Role dispossession, occasioned by plagiarism


A Dec. 6, 2016 Toronto Star article is entitled: “College of teachers finds Chris Spence guilty of professional misconduct: Former TDSB education director, accused of plagiarism, will now face penalty hearing.”




According to the Canadian Oxford Dictionary, Second edition, to plagiarize is

1 to take and use (the thoughts, writings, inventions, etc. of another person) as one’s own;

2 pass off the thoughts etc. of (another person) as one’s own.

The dictionary adds that the word plagiarism is derived from the Latin plagiarius – kidnapper, from plagium – a kidnapping, which in turn is derived from the Greek word plagion.

Role possession and dispossession

In a given organization, there are leadership roles that must be filled. Plagiarism can occasionally assist a person to fill such a role.

The uncovering of plagiarism can also lead to what Erving Goffman characterizes as role dispossession – that is, the loss of a role to which one has become accustomed.

The fact that plagiarism can lead to role dispossession affirms that it’s widely viewed as a form of rule-breaking that warrants severe sanctions.

Goffman brought attention to the rules of social interaction that enable the staging of social interactions to proceed. When interactions are disrupted, and attempts to address the disruptions fail, the staging ceases.

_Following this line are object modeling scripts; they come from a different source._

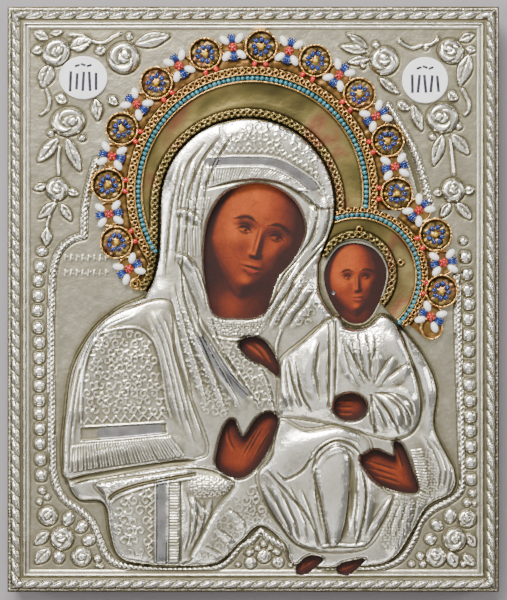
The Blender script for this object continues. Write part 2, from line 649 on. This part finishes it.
def add_object(collection, name, shape, material, location=(0.0, 0.0, 0.0)):
    """Turns a bmesh in millimetres into a named object in metres."""
    bmesh.ops.scale(shape, vec=(MM, MM, MM), verts=shape.verts)
    mesh = bpy.data.meshes.new(name)
    shape.to_mesh(mesh)
    shape.free()
    thing = bpy.data.objects.new(name, mesh)
    thing.location = [value * MM for value in location]
    mesh.materials.append(material)
    collection.objects.link(thing)
    return thing


# The board

def make_board(collection):
    shape = bmesh.new()
    bmesh.ops.create_cube(shape, size=1.0)
    around = 2 * (SHEET_THICKNESS + FIT_GAP)
    size = (PANEL_WIDTH - around, PANEL_HEIGHT - around, BOARD_THICKNESS)
    bmesh.ops.scale(shape, vec=size, verts=shape.verts)
    bmesh.ops.bevel(shape, geom=shape.edges[:], offset=BOARD_BEVEL, segments=1, affect="EDGES", profile=0.5)
    wood = finish("painted_wood", (0.16, 0.07, 0.04), 0.0, 0.6)
    add_object(collection, "icon_board", shape, wood, (0, 0, BOARD_THICKNESS / 2))


# The cover

def side_strips():
    """Rectangles of the underside from which the four sides are folded down, clear of the corners."""
    wide, high = PANEL_WIDTH / 2, PANEL_HEIGHT / 2
    strips = []
    for turn in (-1, 1):
        for x0, x1, y0, y1 in (
            (-wide + CORNER_SLOT, wide - CORNER_SLOT, high, high - SHEET_THICKNESS),
            (wide, wide - SHEET_THICKNESS, -high + CORNER_SLOT, high - CORNER_SLOT),
        ):
            strips.append(turn * np.array([(x0, y0), (x1, y0), (x1, y1), (x0, y1)]))
    return strips


def cover_outline():
    """The panel's rectangle, with a point where each folded side starts and ends."""
    wide, high = PANEL_WIDTH / 2, PANEL_HEIGHT / 2
    near_x, near_y = wide - CORNER_SLOT, high - CORNER_SLOT
    return np.array([
        (-wide, -high), (-near_x, -high), (near_x, -high), (wide, -high), (wide, -near_y), (wide, near_y),
        (wide, high), (near_x, high), (-near_x, high), (-wide, high), (-wide, near_y), (-wide, -near_y),
    ])


def make_cover(collection):
    holes = [outline * STRETCH for outline in WINDOWS.values()]
    drawn = [*figure_lines(), *ornament_lines()]
    drawn += [(np.array([point]), False) for point in spread_points(16.0, MANTLE_OUTLINE, drawn)]
    lines = frame_lines() + [(path * STRETCH, closed) for path, closed in drawn]
    strips = side_strips()
    under_lines = [np.vstack([strip, strip[:1]]) for strip in strips]
    shape = relief_mesh(cover_outline(), holes, lines, cover_height, COVER_UNDERSIDE, under_lines)

    below = [face for face in shape.faces if face.calc_center_median().z <= COVER_UNDERSIDE]
    middles = np.array([face.calc_center_median()[:2] for face in below])
    folded = np.any([inside(middles, strip) for strip in strips], axis=0)
    chosen = [face for face, part in zip(below, folded) if part]
    sides = bmesh.ops.extrude_face_region(shape, geom=chosen)
    moved = [item for item in sides["geom"] if isinstance(item, bmesh.types.BMVert)]
    bmesh.ops.translate(shape, vec=(0, 0, -SIDE_DEPTH), verts=moved)
    bmesh.ops.delete(shape, geom=chosen, context="FACES_ONLY")
    bmesh.ops.recalc_face_normals(shape, faces=shape.faces[:])
    silvered = finish("silvered_sheet", (0.62, 0.6, 0.54), 1.0, 0.35)
    add_object(collection, "riza", shape, silvered)


# The halos

def crest_places(centre, count, first, pitch, drift, radius, lift, shrink):
    """Rosette centres on a halo's crest, and the function that places what lies between them."""
    def place(step):
        angle = math.radians(first - pitch * step + drift * step**2)
        reach = radius + lift * math.sin(angle) ** 2 - shrink * step
        return centre[0] + reach * math.cos(angle), centre[1] + reach * math.sin(angle)

    rosettes = [place(step) for step in range(count)]
    return rosettes, place


MOTHER_CREST, mother_place = crest_places(
    MOTHER_HALO_CENTRE, MOTHER_ROSETTES, 200.3, 23.3, 0.108, 77.0, 0.7, 0.0)
MOTHER_CLUSTERS = [mother_place(step - 0.5) for step in range(MOTHER_ROSETTES)]
CHILD_CREST, child_place = crest_places(CHILD_HALO_CENTRE, CHILD_ROSETTES, 28.3, 38.0, 0.0, 47.2, 0.0, 1.8)
CHILD_CLUSTERS = [child_place(step - 0.5) for step in range(CHILD_ROSETTES + 1)]

MOTHER_RINGS = {"head": MOTHER_HEAD_RADIUS, "beads": 60.7, "rim": 66.5}
CHILD_RINGS = {"head": sum(CHILD_HEAD_RADII) / 2, "beads": 33.0, "rim": 37.3}
MOTHER_SPAN = (-12, 221)  # where each halo starts and ends, in degrees
CHILD_SPAN = (-47, 150)
BAND_HOLLOW = 0.7  # how deep the plain band between the braid and the bead row is


def crest_reach(angles, centre, rim, discs):
    """How far a halo reaches from its centre in each direction: its rim, or the discs on its crest."""
    heading = np.column_stack([np.cos(angles), np.sin(angles)])
    reach = np.full(len(angles), float(rim))
    for x, y, radius in discs:
        offset = np.array([x, y]) - centre
        along = heading @ offset
        across = offset @ offset - along**2
        hit = (across < radius**2) & (along > 0)
        reach = np.maximum(reach, np.where(hit, along + np.sqrt(np.clip(radius**2 - across, 0, None)), 0))
    return reach


def halo_outline(centre, start, end, rim, discs, inner, keep_clear):
    """The closed outline of a halo, cut short of the pieces that it has to keep clear of."""
    count = round(abs(end - start) / 2.8)
    angles = np.radians(np.linspace(start, end, count))
    outer = []
    for angle, reach in zip(angles, crest_reach(angles, centre, rim, discs)):
        steps = np.arange(12.0, reach, 0.25)[:, None]
        ray = np.array(centre) + steps * [math.cos(angle), math.sin(angle)]
        outside_head = ~inside(ray, inner)
        blocked = np.zeros(len(ray), bool)
        for shape in keep_clear:
            blocked |= depth_inside(ray, shape) > -HALO_CLEARANCE
        free = outside_head & ~blocked
        if not free.any():
            continue
        first = int(free.argmax())
        stop = first + int((~free[first:]).argmax()) if (~free[first:]).any() else len(ray) - 1
        if stop - first > 4:
            outer.append(ray[max(first, stop - 1)])
    return np.array(outer)


def crest_discs(rosettes, clusters, extra):
    discs = [(x, y, ROSETTE_RADIUS) for x, y in rosettes]
    discs += [(x, y, CLUSTER_RADIUS) for x, y in clusters]
    return discs + extra


def child_head_edge():
    """The curve round the child's window, which the small halo starts from."""
    return arc(CHILD_HEAD_CENTRE, CHILD_HEAD_RADII, CHILD_SPAN[0], CHILD_SPAN[1] + 2, 5.0)


CHILD_DISCS = crest_discs(CHILD_CREST, CHILD_CLUSTERS, [(95.0, -15.5, 6.5)])
MOTHER_DISCS = crest_discs(MOTHER_CREST, MOTHER_CLUSTERS, [(-62.5, 8.0, 3.5)])
CHILD_OUTER = halo_outline(
    CHILD_HALO_CENTRE, *CHILD_SPAN, CHILD_RINGS["rim"], CHILD_DISCS, child_head_edge(), [MANTLE_OUTLINE])
CHILD_OUTLINE = np.vstack([CHILD_OUTER, child_head_edge()[::-1]])
MOTHER_OUTER = halo_outline(
    MOTHER_HALO_CENTRE, *MOTHER_SPAN, MOTHER_RINGS["rim"], MOTHER_DISCS,
    np.vstack([mother_head_edge(0.0), [(0, 0)]]), [])
MANTLE_CLEARANCE = grown(MANTLE_OUTLINE, HALO_CLEARANCE)
CHILD_CLEARANCE = grown(CHILD_OUTLINE, HALO_CLEARANCE)
MOTHER_EDGE = mother_head_edge(0.0)
MOTHER_EDGE = MOTHER_EDGE[depth_inside(MOTHER_EDGE, CHILD_OUTLINE) < -HALO_CLEARANCE]
MOTHER_OUTLINE = np.vstack([MOTHER_OUTER, MOTHER_EDGE[::-1]])


# Distance from a flower's middle and height there, as shares of its radius and of its height
ROSETTE_PROFILE = [(0, 1), (0.25, 0.55), (0.5, 0.8), (0.85, 0.45), (1, 0)]
CLUSTER_PROFILE = [(0, 1), (0.4, 0.5), (0.8, 0.8), (1, 0)]


def bump(distance, width, height):
    return height * round_top(1 - distance / (width / 2))


def halo_height(centre, rings, inner, rosettes, clusters):
    """The height function of a halo: inner braid, hollow band, bead row, filigree rim, crest."""
    def height(points):
        drawn = points / STRETCH
        from_head, _ = distance_along(drawn, inner)
        radius = np.linalg.norm(drawn - centre, axis=1)
        band_middle, band_width = (rings["beads"] + rings["head"]) / 2, rings["beads"] - rings["head"]
        level = HALO_THICKNESS + BAND_HOLLOW * np.clip(np.abs(radius - band_middle) / (band_width / 2), 0, 1)
        level = level + bump(np.abs(from_head - BRAID_WIDTH / 2), BRAID_WIDTH, BRAID_HEIGHT)
        level = level + bump(np.abs(radius - rings["beads"]), BEAD_ROW_WIDTH, BEAD_ROW_HEIGHT)
        filigree = rings["rim"] - FILIGREE_WIDTH / 2
        level = level + bump(np.abs(radius - filigree), FILIGREE_WIDTH, FILIGREE_HEIGHT)
        for x, y in rosettes:
            away = np.hypot(drawn[:, 0] - x, drawn[:, 1] - y) / ROSETTE_RADIUS
            flower = ROSETTE_HEIGHT * np.interp(away, *np.array(ROSETTE_PROFILE).T)
            level = np.where(away < 1, np.maximum(level, HALO_THICKNESS + flower), level)
        for x, y in clusters:
            away = np.hypot(drawn[:, 0] - x, drawn[:, 1] - y) / CLUSTER_RADIUS
            enamel = CLUSTER_HEIGHT * np.interp(away, *np.array(CLUSTER_PROFILE).T)
            level = np.where(away < 1, np.maximum(level, HALO_THICKNESS + enamel), level)
        return GROUND + FIT_GAP + level
    return height


def halo_lines(centre, rings, span, outline, inner, rosettes, clusters):
    """The rings and flowers of a halo, as far as they lie within its outline."""
    middle, petals = np.array(centre), 6
    paths = []
    for x, y in rosettes:
        paths += [ring((x, y), 0.85 * ROSETTE_RADIUS, 10), ring((x, y), 0.5 * ROSETTE_RADIUS, 8)]
        paths += [ring((x, y), 0.25 * ROSETTE_RADIUS, 5), np.array([(x, y)])]
    for x, y in clusters:
        outward = math.atan2(y - middle[1], x - middle[0])
        paths += [ring((x, y), 0.8 * CLUSTER_RADIUS, petals, outward), np.array([(x, y)])]
        paths.append(ring((x, y), 0.4 * CLUSTER_RADIUS, 4, outward))
    for radius in (rings["beads"], rings["rim"] - FILIGREE_WIDTH / 2):
        paths.append(arc(centre, radius, *span, 7.0))
    for radius in (rings["beads"] - BEAD_ROW_WIDTH / 2, rings["beads"] + BEAD_ROW_WIDTH / 2, rings["rim"]):
        paths.append(arc(centre, radius, *span, 9.0))
    lines = []
    for path in paths:
        keep = depth_inside(path, outline) > 1.0
        for run in np.split(path, np.flatnonzero(np.diff(keep.astype(int))) + 1):
            if depth_inside(run[:1], outline)[0] > 1.0:
                lines.append((run, False))
    outward = -1 if depth_inside(beside(inner, 1.0)[2:3], outline)[0] < 0 else 1
    for distance in (BRAID_WIDTH / 2, BRAID_WIDTH):
        braid = beside(inner, outward * distance)
        keep = depth_inside(braid, outline) > 1.0
        lines.append((braid[keep], False))
    return lines


def make_halo(collection, name, outline, cut, inner, centre, rings, span, rosettes, clusters, material):
    lines = halo_lines(centre, rings, span, outline, inner, rosettes, clusters)
    height = halo_height(centre, rings, inner, rosettes, clusters)
    stretched = [(path * STRETCH, closed) for path, closed in lines]
    holes = [hole * STRETCH for hole in cut]
    shape = relief_mesh(outline * STRETCH, holes, stretched, height, GROUND + FIT_GAP)
    bmesh.ops.recalc_face_normals(shape, faces=shape.faces[:])
    add_object(collection, name, shape, material)


# The title discs

def make_disc(collection, name, x, y, across, material):
    """A round enamel plate; across gives its width and height as shares of the disc's radius."""
    shape = bmesh.new()
    bmesh.ops.create_cone(shape, cap_ends=True, segments=24, radius1=DISC_RADIUS, radius2=DISC_RADIUS,
                          depth=DISC_THICKNESS)
    bmesh.ops.scale(shape, vec=(*across, 1.0), verts=shape.verts)
    rim = [edge for edge in shape.edges if all(vertex.co.z > 0 for vertex in edge.verts)]
    bmesh.ops.bevel(shape, geom=rim, offset=DISC_BEVEL, segments=2, affect="EDGES", profile=0.5)
    place = (x * STRETCH[0], y * STRETCH[1], GROUND + FIT_GAP + DISC_THICKNESS / 2)
    add_object(collection, name, shape, material, place)


def main():
    clear_scene()
    parts = new_collection("icon_panel")
    make_board(parts)
    make_cover(parts)
    gilt = finish("gilt_metal", (0.65, 0.5, 0.25), 1.0, 0.35)
    make_halo(parts, "mother_halo", MOTHER_OUTLINE, [CHILD_CLEARANCE], mother_head_edge(0.0),
              MOTHER_HALO_CENTRE, MOTHER_RINGS, MOTHER_SPAN, MOTHER_CREST, MOTHER_CLUSTERS, gilt)
    make_halo(parts, "child_halo", CHILD_OUTLINE, [MANTLE_CLEARANCE], child_head_edge(),
              CHILD_HALO_CENTRE, CHILD_RINGS, CHILD_SPAN, CHILD_CREST, CHILD_CLUSTERS, gilt)
    enamel = finish("white_enamel", (0.85, 0.85, 0.86), 0.0, 0.15)
    make_disc(parts, "left_title_plaque", -90.5, 118.0, (1.05, 0.94), enamel)
    make_disc(parts, "right_title_plaque", 91.5, 116.7, (1.0, 1.0), enamel)


main()
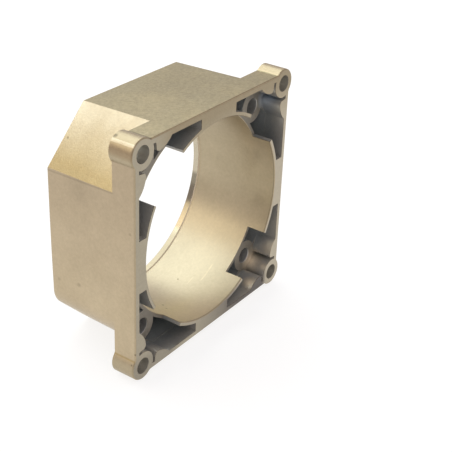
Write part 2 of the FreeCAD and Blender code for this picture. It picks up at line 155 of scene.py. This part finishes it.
# Relief of the surface: how high each part of it counts, and how high one unit is.
GRAIN_HEIGHT = 0.75
SWELL_HEIGHT = 1.1
TURNING_PITCH = 0.0011
TURNING_HEIGHT = 0.05
CUTTER_HEIGHT = 0.25
CUTTER_CENTRE = (0.03, 0.0, 0.45)
CUTTER_SCALE = 420.0
CUTTER_WAVER = 1.2
CUTTER_DETAIL = 2.0
PIT_HEIGHT = 2.0
RELIEF_STRENGTH = 0.55
RELIEF_HEIGHT = 0.00022

# Roughness of the cast skin, and what each finish adds to it.
ROUGH_SKIN = (0.35, 0.45)
ROUGH_MACHINED = -0.07
ROUGH_SUNK = 0.15
ROUGH_BORE = 0.09
ROUGH_SEAT = -0.18

# Small pits: place, size and how dark each is.
PITS = [
    ((-0.0510, 0.0532, 0.0486), 0.0009, 0.30),
    ((-0.0634, 0.0372, -0.0228), 0.0017, 0.22),
    ((-0.0630, 0.0511, -0.0249), 0.0013, 0.16),
    ((-0.0640, 0.0031, 0.0186), 0.0011, 0.16),
    ((0.0291, 0.0199, 0.0638), 0.0008, 0.30),
    ((0.0124, 0.0329, -0.0543), 0.0005, 0.55),
    ((-0.0143, 0.0224, -0.0538), 0.0009, 0.50),
    ((-0.0164, 0.0183, -0.0532), 0.0008, 0.45),
    ((-0.0642, 0.0002, -0.0488), 0.0009, 0.55),
    ((-0.0655, 0.0015, -0.0548), 0.0007, 0.45),
    ((-0.0622, 0.0130, 0.0654), 0.0016, 0.50),
]
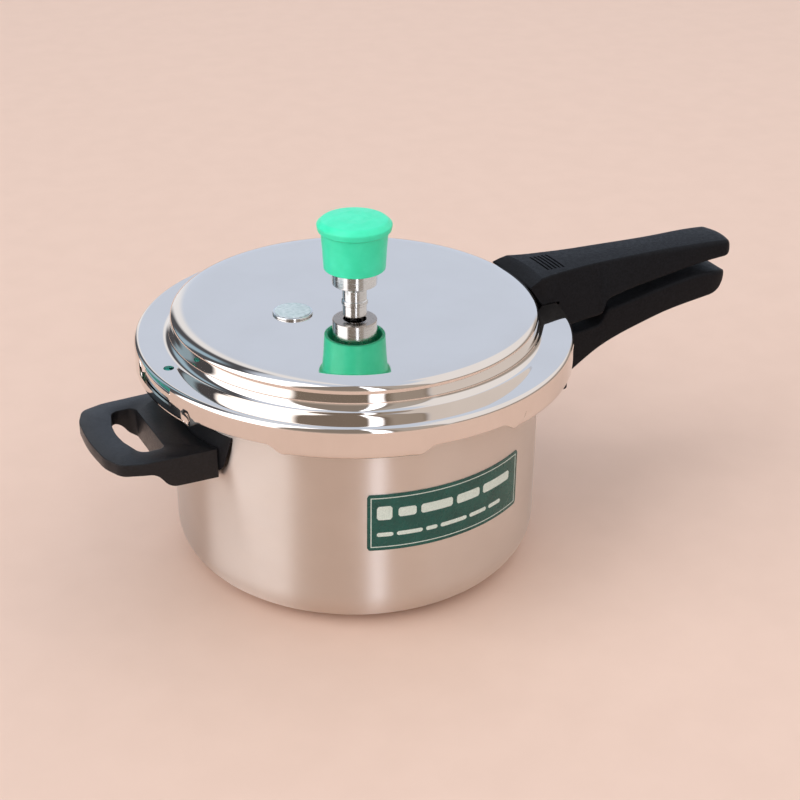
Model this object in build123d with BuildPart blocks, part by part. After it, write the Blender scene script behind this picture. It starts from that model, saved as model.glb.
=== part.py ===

The study of such disruptions is valuable, according to Goffman, because disruptions enable us to better understand the rules of social interaction. That is, they enable us to better understand the structural arrangements of society.

Instrumental reason

With plagiarism, as I understand, the rules are pretty clear. With other means by which a person can acquire roles – including marketing, advertising, branding, and public relations, by way of example – the rules aren’t as clear. When we speak of means, we refer to the application of instrumental reason.

With regard to plagiarism and related topics, Goffman’s research regarding impression management is of relevance. At times the assumption that perception is reality does not apply. Occasionally reality obtrudes. Sometime things are not as they appear to be.

We can add that scandals are a regular feature of what Manuel Castells (2009) calls a network society, in which, as an online blurb notes, “politics is fundamentally media politics – and the politics of scandal is its epitome. That fact is behind a worldwide crisis of political legitimacy that challenges the meaning of democracy in much of the world.”

Update: It may be added that the concept of a networked society is appealing but has limitations. [End of update]

The Canadian Oxford Dictionary, Second edition, defines epitome as a typical example of a person or thing embodying a particular quality, class, etc.

Chris Spence’s legacy

The story began with a Jan. 9, 2013 article in The Toronto Star.

“Chris Spence, director of education for Toronto’s public school board,” the article notes, “has admitted to and apologized for plagiarizing several passages in an article he wrote for the Star about the importance of extracurricular activities.”

A Jan. 17, 2013 article at StarDispatches provides a comprehensive overview of the story.

In the above-noted article Louise Brown describes how the plagiarism scandal unfolded, highlights research about plagiarism, and discusses the positive side of Spence’s legacy as an educator.

In the article Joy Mannette of York University comments that she hopes Spence is remembered for his achievements as well as his flaws.

European perspective on plagiarism

A Feb. 9, 2013 New York Times article highlights plagiarism as viewed from a European perspective. In the latter case, the narrative focuses upon the pursuit of flaws that plagiarism may reveal with regard to a nation’s character. A Feb. 10, 2013 CBC news report addresses the same topic.